Particularly so when you pay them.
― Gorge, Friday, 28 December 2007 20:23 (seventeen years ago)
But she couldn't help the Cowboys beat the Eagles. (Maybe she was secretly in cahoots with the Eagles.)
― Frank Kogan, Friday, 28 December 2007 21:59 (seventeen years ago)
Country stuff that surprised me this year:
1.) Better Bellamy Brothers and Kid Rock albums (assuming the later counts as country) than I'd ever thought I'd hear again in my lifetime; John Anderson too, I guess. (Maybe I should throw in Drive-By Truckers' imminent early '08 album too, but I'm bored by a lot more of it than I thought.) 2.) Better Travis Tritt and Brad Paisley albums, this late in the game, than I'd ever heard before period (and I still don't like Travis's anywhere near as much as Frank does, or Brad's anywhere near as much as lots of other people seem to.) 3.) Country bands (though not all of them are technically as self-contained as I at first thought) on major labels, with hints of having hits, almost. 4.) Big N Rich surprised me twice -- first, by making a worse album than I'd ever expected they would; then second, by making me like it anyway. 5.) Most recent surprise: Listening to Amanda Shaw's new album (which, granted, doesn't come out until January '08) again the other day, I realized that who she really reminds me of (at least in her more new wavey moments) is Rachel Sweet, who also put out her nationally distributed debut when she was 16. 6.) Also wound up liking the '06 albums by Alan Jackson and Taylor Swift more than I'd expected I would when '06 ended. Voted for Taylor, who accrued most of her sales and chart action in '07 anyway, on by Idolator and Pazz & Jop ballots (but not my Nashville Scene ballot, since their release date requirements are much more strict.) Didn't vote for Alan Jackson this year; that would have been silly --I just lamely came late to it, is all.
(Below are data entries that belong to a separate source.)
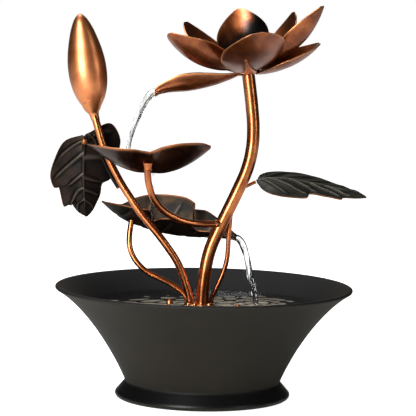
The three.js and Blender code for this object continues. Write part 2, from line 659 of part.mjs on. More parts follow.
function pumpHousing() {
  return cut(
    roundedBlock(HOUSING_WIDTH, PUMP_TOP - PUMP_BOTTOM, HOUSING_FRONT, HOUSING_BACK, ROTOR_HEIGHT, 4),
    rollerY(CHAMBER_RADIUS, HOUSING_FRONT - 1, CHAMBER_END, 0, ROTOR_HEIGHT, 24),
    rollerY(WELL_RADIUS, CHAMBER_END - 1, WELL_END, 0, ROTOR_HEIGHT, 20),
    post(3, ROTOR_HEIGHT, PUMP_TOP + 1, 0, 0, 12),
  );
}
addPart('pump_housing', pumpHousing(), materials.pumpPlastic, pump);

// The outlet nozzle stands on the housing, over the impeller, and the riser hose slips over it
// and over the foot of the main stem.
const nozzleProfile = [
  [3, PUMP_TOP + GAP],
  [6, PUMP_TOP + GAP],
  [6, PUMP_TOP + 1.7],
  [4.2, PUMP_TOP + 1.7],
  [4.2, 46.6],
  [3, 46.6],
  [3, PUMP_TOP + GAP],
];
addPart('outlet_nozzle', turned(nozzleProfile, 14), materials.pumpPlastic, pump);
addPart('riser_hose', ring(MAIN_STEM_RADIUS + GAP, 6.3, 41, 55.4), materials.silicone, pump);

addPart('rotor_magnet', rotorMagnet(), materials.magnet, pump);
addPart('impeller', impeller(), materials.pumpPlastic, pump);

function rotorMagnet() {
  return cut(
    rollerY(6.9, CHAMBER_END - 0.4, WELL_END - 1.6, 0, ROTOR_HEIGHT, 18),
    rollerY(SHAFT_BORE, CHAMBER_END - 2, WELL_END, 0, ROTOR_HEIGHT, 16),
  );
}

// Five straight blades round a hub, turning on the shaft.
function impeller() {
  const front = HOUSING_FRONT + 1;
  const back = CHAMBER_END - 0.8;
  const blades = [];
  for (let i = 0; i < 5; i += 1) {
    const blade = box(7, back - front, 1.4, 5.2, (front + back) / 2, 0).rotateY((i * 2 * Math.PI) / 5);
    blades.push(blade.translate(0, 0, ROTOR_HEIGHT));
  }
  const hub = rollerY(3.6, front, back, 0, ROTOR_HEIGHT, 16);
  return cut(join(hub, ...blades), rollerY(SHAFT_BORE, front - 1, back + 1, 0, ROTOR_HEIGHT, 16));
}

addPart(
  'pump_shaft',
  rollerY(SHAFT_RADIUS, HOUSING_FRONT - 1.6, WELL_END - GAP, 0, ROTOR_HEIGHT, 16),
  materials.steel,
  pump,
);

function bushing(from, to) {
  return cut(
    rollerY(2.6, from, to, 0, ROTOR_HEIGHT, 16),
    rollerY(SHAFT_RADIUS + GAP, from - 1, to + 1, 0, ROTOR_HEIGHT, 16),
  );
}
addPart('rear_bushing', bushing(WELL_END - 1.4, WELL_END - GAP), materials.rubber, pump);

// The impeller cover closes the chamber. Five round holes let the water in round its middle,
// which holds the front bushing.
function impellerCover() {
  const [from, to] = [HOUSING_FRONT - GAP - 2, HOUSING_FRONT - GAP];
  const inlets = [];
  for (let i = 0; i < 5; i += 1) {
    const angle = (i * 2 * Math.PI) / 5;
    const [x, z] = [5.6 * Math.cos(angle), ROTOR_HEIGHT + 5.6 * Math.sin(angle)];
    inlets.push(rollerY(1.6, from - 1, to + 1, x, z, 8));
  }
  return cut(
    rollerY(CHAMBER_RADIUS + 0.9, from, to, 0, ROTOR_HEIGHT, 24),
    rollerY(2.6 + GAP, from - 1, to + 1, 0, ROTOR_HEIGHT, 16),
    ...inlets,
  );
}
addPart('impeller_cover', impellerCover(), materials.pumpPlastic, pump);
addPart('front_bushing', bushing(HOUSING_FRONT - GAP - 2, HOUSING_FRONT - GAP), materials.rubber, pump);

// The strainer is a slotted cap that pulls off forwards. The flow dial turns on its face.
const STRAINER_BACK = HOUSING_FRONT - GAP;
const STRAINER_FRONT = STRAINER_BACK - 9;
function strainerCover() {
  const middle = ROTOR_HEIGHT;
  const slots = [];
  for (const x of [-12, -9, 9, 12]) {
    slots.push(box(1.6, 6, 14, x, STRAINER_FRONT, middle));
  }
  return cut(
    roundedBlock(34, 24, STRAINER_FRONT, STRAINER_BACK, middle, 4),
    roundedBlock(31.6, 21.6, STRAINER_FRONT + 1.6, STRAINER_BACK + 1, middle, 3),
    rollerY(4.6, STRAINER_FRONT - 1, STRAINER_FRONT + 3, 0, middle, 16),
    ...slots,
  );
}
addPart('strainer_cover', strainerCover(), materials.pumpPlastic, pump);

function flowDial() {
  const face = rollerY(6.4, STRAINER_FRONT - 2.3, STRAINER_FRONT - GAP, 0, ROTOR_HEIGHT, 18);
  const boss = rollerY(4.2, STRAINER_FRONT - 1, STRAINER_FRONT + 1.2, 0, ROTOR_HEIGHT, 16);
  const grip = box(1.8, 2, 11, 0, STRAINER_FRONT - 2.9, ROTOR_HEIGHT);
  const port = rollerY(1.1, STRAINER_FRONT - 6, STRAINER_FRONT + 3, 2.6, ROTOR_HEIGHT, 8);
  return cut(join(face, boss, grip), port);
}
addPart('flow_dial', flowDial(), materials.pumpPlastic, pump);

// Four suction cups under the housing hold the pump to the bowl's floor.
const cupProfile = [
  [0, BOWL_FLOOR + 2.2],
  [4.4, BOWL_FLOOR + GAP],
  [5.2, BOWL_FLOOR + GAP],
  [2.4, BOWL_FLOOR + 3.4],
  [2.4, PUMP_BOTTOM - GAP],
  [0, PUMP_BOTTOM - GAP],
];
let cupNumber = 1;
for (const x of [-13, 13]) {
  for (const y of [1, 18]) {
    addPart(`suction_cup_${cupNumber}`, turned(cupProfile, 12, x, y), materials.rubber, pump);
    cupNumber += 1;
  }
}

// The gland where the pump's lead enters, at the back of the housing.
addPart(
  'cord_gland',
  rollerY(3, HOUSING_BACK + GAP, HOUSING_BACK + 5, 12, ROTOR_HEIGHT, 14),
  materials.rubber,
  pump,
);

export default fountain;
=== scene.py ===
import json
import math

import bpy
import numpy as np
from bpy.props import FloatProperty, FloatVectorProperty, PointerProperty
from mathutils import Matrix, Vector, noise

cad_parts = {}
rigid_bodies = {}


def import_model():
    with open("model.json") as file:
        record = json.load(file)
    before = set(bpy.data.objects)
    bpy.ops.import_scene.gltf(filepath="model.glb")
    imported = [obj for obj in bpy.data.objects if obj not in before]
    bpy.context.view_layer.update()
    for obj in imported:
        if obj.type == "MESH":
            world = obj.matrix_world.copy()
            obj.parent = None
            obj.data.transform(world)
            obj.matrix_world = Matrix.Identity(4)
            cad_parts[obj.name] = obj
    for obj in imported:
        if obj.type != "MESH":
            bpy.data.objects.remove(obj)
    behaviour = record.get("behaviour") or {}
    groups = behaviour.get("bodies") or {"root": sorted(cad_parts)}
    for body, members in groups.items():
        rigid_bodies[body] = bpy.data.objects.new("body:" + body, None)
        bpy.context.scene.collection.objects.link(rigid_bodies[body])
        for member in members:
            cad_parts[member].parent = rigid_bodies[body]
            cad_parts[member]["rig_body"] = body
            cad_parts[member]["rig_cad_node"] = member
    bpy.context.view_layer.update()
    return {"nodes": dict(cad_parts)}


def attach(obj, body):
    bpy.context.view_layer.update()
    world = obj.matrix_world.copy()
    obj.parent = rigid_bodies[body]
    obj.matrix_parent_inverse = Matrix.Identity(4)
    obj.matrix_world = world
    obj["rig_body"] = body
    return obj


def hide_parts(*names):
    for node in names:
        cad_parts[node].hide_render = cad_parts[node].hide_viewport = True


bl_info = {
    "name": "Copper lotus fountain",
    "version": (1, 0, 0),
    "blender": (4, 5, 0),
    "location": "3D View > Sidebar > Fountain",
    "description": "Dresses the packed frame of a tabletop lotus fountain with its finished pieces",
    "category": "Add Mesh",
}

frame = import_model()

MM = 0.001
SHEET = 0.8  # mm, copper sheet
WATER_LEVEL = 64.0  # mm above the table
FLOWER_CENTRE = np.array([27.5, 4.0, 227.0])
FLOWER_TILT = math.radians(10)  # towards -X
PETAL_START = 5.0  # mm from the flower's axis
POOL_RADIUS = 84.2  # mm
DENT_SIZE = 9.0  # mm across, the dents of hand-worked sheet
RIM_ROUNDING = 0.22  # mm
DOUBLES = 0.01  # mm within which corners are one
TIP_DOUBLES = 0.3  # mm, at a sheet's pointed tips
RING_DOUBLES = 0.001  # mm, between a turned piece's rings
FLOOR_SIZE = 400  # m
LIGHT_TARGET = (0, 0, 0.14)  # m, the fountain's middle
CAMERA_PLACE = (0, -1.5, 0.277)  # m

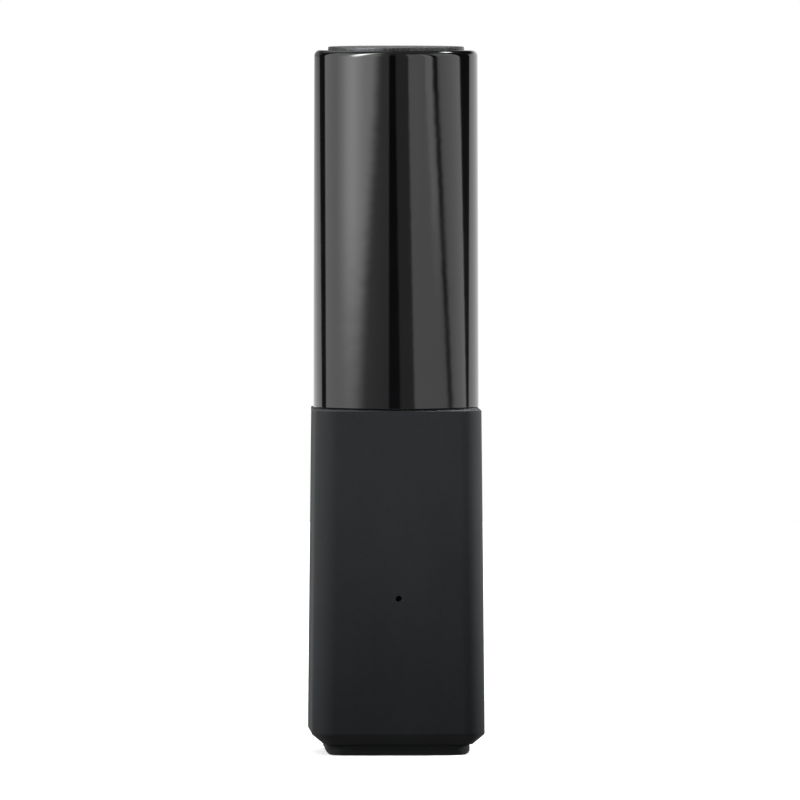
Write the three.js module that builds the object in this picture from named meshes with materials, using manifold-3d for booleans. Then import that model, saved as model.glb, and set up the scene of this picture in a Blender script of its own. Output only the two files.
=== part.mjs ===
// A twist-up lipstick case: a square matte base, a round gloss cap, and the screw mechanism between them.
// Units are millimetres, +Z is up, and the origin is the middle of the underside. The front faces -Y.
// Turning the neck lifts the carrier: its two pins run in the upright slots of the fork tube and in the
// spiral cam's two helical grooves.
import * as THREE from "three";
import { mergeVertices } from "three/addons/utils/BufferGeometryUtils.js";
import Module from "manifold-3d";

const wasm = await Module();
wasm.setup();

// ---- driving dimensions ----
const HEIGHT = 80;
const BODY_WIDTH_LOW = 19.6;
const BODY_WIDTH_TOP = 18.86;
const BODY_TOP_Z = 39;
const CORNER_R = 2.6;
const CAP_R_MOUTH = 9.39;
const CAP_R_TOP = 9.26;
const BULLET_R = 5.85;
const CARRIER_TRAVEL = 21;
const TWIST_TURNS = 1.25;

// ---- fits and small edges ----
const GAP = 0.15;
const SLIDE_GAP = 0.1;
const SNUG_GAP = 0.05;
const SEAT_GAP = 0.2;
const FINE_CHAMFER = 0.12;
const CHAMFER = 0.2;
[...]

If I had to do my '06 ballots over, though, it'd probably be on there. (And since Alan had never even hinted at doing anything even approaching that level of ease and warmth and beauty and humanity and playability before, Like Red On A Rose still ranks as one of the country surprises of the decade, easy.)
― xhuxk, Saturday, 29 December 2007 17:55 (seventeen years ago)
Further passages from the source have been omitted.